INSTRUCTIONS FOR THE TASK:
Each line below should be quoted exactly, please.

DATASET EXCERPT:
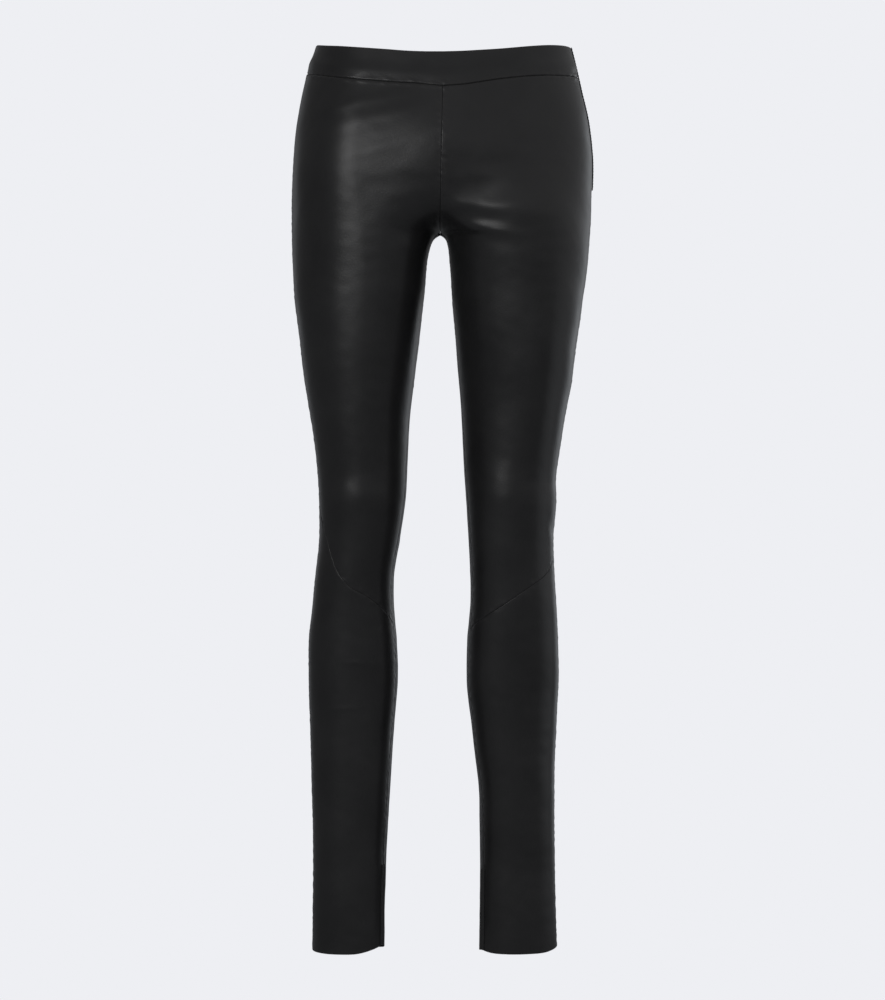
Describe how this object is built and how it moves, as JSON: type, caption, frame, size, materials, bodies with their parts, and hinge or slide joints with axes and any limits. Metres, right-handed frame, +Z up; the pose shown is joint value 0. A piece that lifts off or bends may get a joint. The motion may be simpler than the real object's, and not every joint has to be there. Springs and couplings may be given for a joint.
{
  "type": "leather leggings",
  "caption": "Slim black leather leggings, filled out as if worn, with a plain waistband, diagonal knee seams, a concealed side zip and concealed ankle zips.",
  "frame": {"origin": "middle of the waist opening, level with the band's top edge at the sides, where the wearer holds the garment up", "axes": "+Z up along the legs towards the waist, +X to the wearer's left, -Y to the front"},
  "size_m": [0.3323, 0.2312, 0.9937],
  "materials": {
    "leather": "smooth black nappa with a fine grain and a soft sheen",
    "band_leather": "the same nappa, doubled, with a turned top edge",
    "zip_tape": "matt black tape and leather lips over a concealed zip"
  },
  "bodies": {
    "root": {"waistband_front": "band_leather", "waistband_back": "band_leather", "front_thigh_right": "leather", "front_thigh_left": "leather", "front_shin_right": "leather", "front_shin_left": "leather", "back_leg_right": "leather", "back_leg_left": "leather", "side_zip": "zip_tape", "ankle_zip_right": "zip_tape", "ankle_zip_left": "zip_tape"}
  },
  "joints": []
}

TASK RESPONSE:
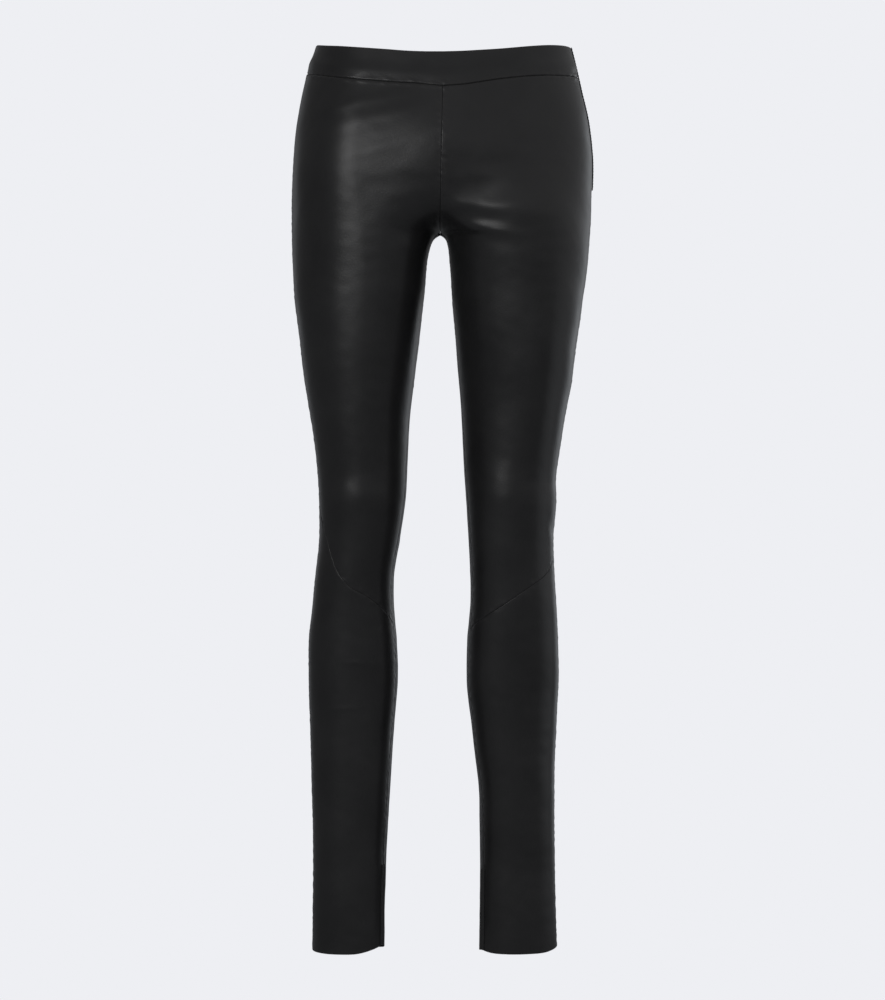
Describe how this object is built and how it moves, as JSON: type, caption, frame, size, materials, bodies with their parts, and hinge or slide joints with axes and any limits. Metres, right-handed frame, +Z up; the pose shown is joint value 0. A piece that lifts off or bends may get a joint. The motion may be simpler than the real object's, and not every joint has to be there. Springs and couplings may be given for a joint.
{
  "type": "leather leggings",
  "caption": "Slim black leather leggings, filled out as if worn, with a plain waistband, diagonal knee seams, a concealed side zip and concealed ankle zips.",
  "frame": {"origin": "middle of the waist opening, level with the band's top edge at the sides, where the wearer holds the garment up", "axes": "+Z up along the legs towards the waist, +X to the wearer's left, -Y to the front"},
  "size_m": [0.3323, 0.2312, 0.9937],
  "materials": {
    "leather": "smooth black nappa with a fine grain and a soft sheen",
    "band_leather": "the same nappa, doubled, with a turned top edge",
    "zip_tape": "matt black tape and leather lips over a concealed zip"
  },
  "bodies": {
    "root": {"waistband_front": "band_leather", "waistband_back": "band_leather", "front_thigh_right": "leather", "front_thigh_left": "leather", "front_shin_right": "leather", "front_shin_left": "leather", "back_leg_right": "leather", "back_leg_left": "leather", "side_zip": "zip_tape", "ankle_zip_right": "zip_tape", "ankle_zip_left": "zip_tape"}
  },
  "joints": []
}